Their class-action lawsuit is now headed toward settlement after 10 years.

PORTLAND, Ore. -- Imagine paying $40,000 to go to a prestigious school, but only being taught enough to make minimum wage.

That's what 2,200 students of a Portland cooking school said happened to them at the now-closed Le Cordon Bleu Culinary School. Their class-action lawsuit is now headed toward settlement after 10 years.

Once this settlement is finalized, the school has agreed to pay back 44 percent of students' tuition or loan amount.

Le Cordon Bleu Culinary School was above the downtown Portland Target store, but all 16 locations across the country closed down in 2017. The closures were unrelated to the lawsuit.

Several big name Portland chefs graduated from there, and students say the culinary school billed itself as a prestigious, hard-to-get-into stepping stone to becoming a successful chef or owning your own restaurant.

"I'm a shift suprerviser for Round Table Pizza, and for a year and a half I was at Subway managing over there," said 2008 graduate Carrie Rios. It's a far cry from her dream of owning her own restaurant or being a chef.

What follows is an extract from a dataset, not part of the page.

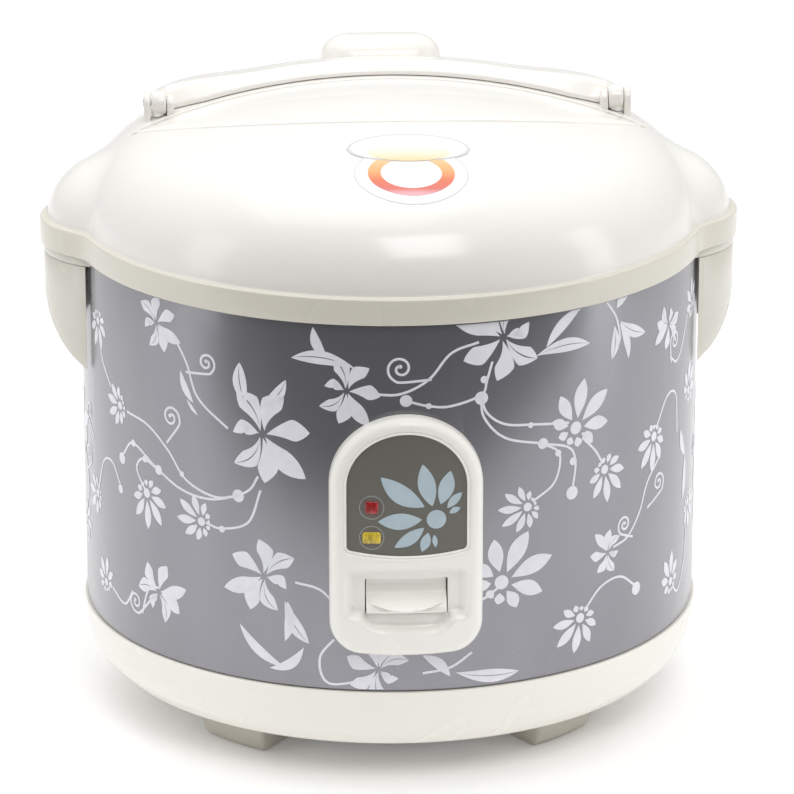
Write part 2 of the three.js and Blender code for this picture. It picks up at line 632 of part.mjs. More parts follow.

She took out the $40,000 loan they said it cost to attend. That was more expensive than a 4-year bachelor's degree at the University of Oregon at that time.

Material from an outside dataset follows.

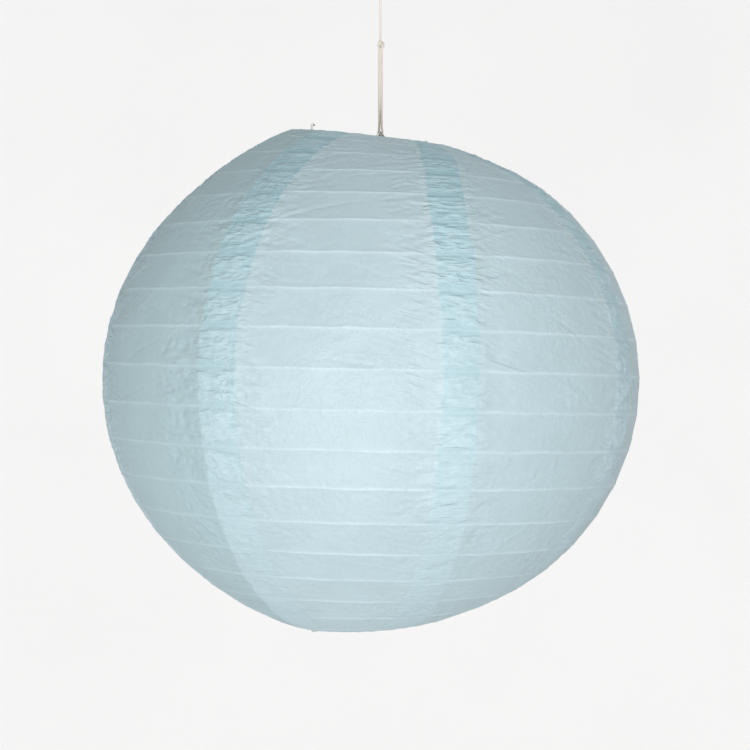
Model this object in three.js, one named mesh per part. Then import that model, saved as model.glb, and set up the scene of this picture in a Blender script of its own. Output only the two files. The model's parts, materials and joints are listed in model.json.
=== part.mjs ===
// A round paper lantern hanging on a cord: eight overlapped paper gores glued over one spiral wire
// rib between two rim rings, stretched open by a wire expander whose crown hangs in a cord sling.
// Units are millimetres, +Z is up, and the origin is where a hook bears in the cord's top loop.
import * as THREE from "three";

// ---- driving dimensions ----
const LANTERN_RADIUS = 250;          // inside of the paper at the widest place
const LANTERN_HALF_HEIGHT = 232.9;   // where the profile would close, if it had no openings
const PROFILE_POWER = 1.0;         // over 1 makes the shoulders a little flatter than an ellipse
const OPENING_RADIUS = 75;           // edge of the paper at both openings
const LANTERN_CENTRE = [-9, -7.7, -393.7]; // the body hangs a little off the cord's line
const TOP_RIM = { lift: 4.8, slopeX: -0.11, slopeY: 0.08 };   // the top rim is pulled up on one side
const BOTTOM_RIM = { lift: 0, slopeX: 0.058, slopeY: 0.05 };  // and the bottom rim sits askew
const RIM_PULL_POWER = 10;           // how fast that dies away from the rims
const SPIRAL_TURNS = 18;
const SPIRAL_START = 15;             // azimuth, in degrees, where the spiral leaves the top rim
const RIB_WIRE_RADIUS = 0.65;
const RIM_WIRE_RADIUS = 1.25;
const FRAME_WIRE_RADIUS = 1.1;
const PAPER = 0.25;                  // sheet thickness
const GAP = 0.3;                     // clearance between touching pieces
const SEAM_AZIMUTHS = [-120.7, -73.2, -30.7, 15, 60, 104, 150, 194]; // centres of the glued laps
const LAP_AT_RIM = 18;               // width of a glued lap at the openings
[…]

But the lawsuit says most graduates, including Rios, only ever get minimum wage jobs like dishwasher, bussing tables or bartenders. The suit said the students over-paid in a predatory loan process, and got the most basic skills for an entry-level position.

"The whole application process, that was a complete lie they let in anybody as long as they had money or approval for a loan, they took them," said Rios. "This whole thing of it's so prestigious is all a lie and that made me real angry when I found out about it."

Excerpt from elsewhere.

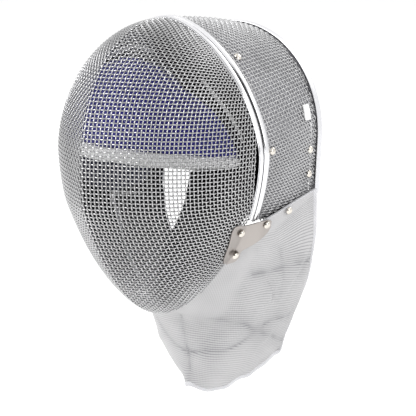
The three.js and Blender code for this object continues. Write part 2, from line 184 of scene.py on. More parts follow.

Portland Attorney David Sugerman has been working on this case for 10 years. "The schools aren't allowed to sell education to someone who's not likely to benefit," said Sugerman.

He discovered a secret deal between the school's Chicago-based parent company Career Education Corp. and loan company Sallie Mae that overcharged students by 44 percent so the loan company could pocket the money.

On top of that, Sugerman says the promise of a good salary, in a chef-type job was not what was happening. "Instead these are jobs people could get off the street without ever going to culinary school that pay minimum wage. So now all you have is $40,000 of high interest debt."

Rios will now get $17,000 back if all gets approved with the settlement. She wants to put it toward buying a house.

"I just hope this is an awareness for other people to prevent them from scamming more innocent people," Rios said.

To get the money, you will need to file a claim. You can check here if you qualify.

Claim forms should be going out in March. Once the claim period starts, you will have 90 days to file your claim. If you don't file it by then, you lose your right to make a claim, and Career Education Corp. gets to keep the money.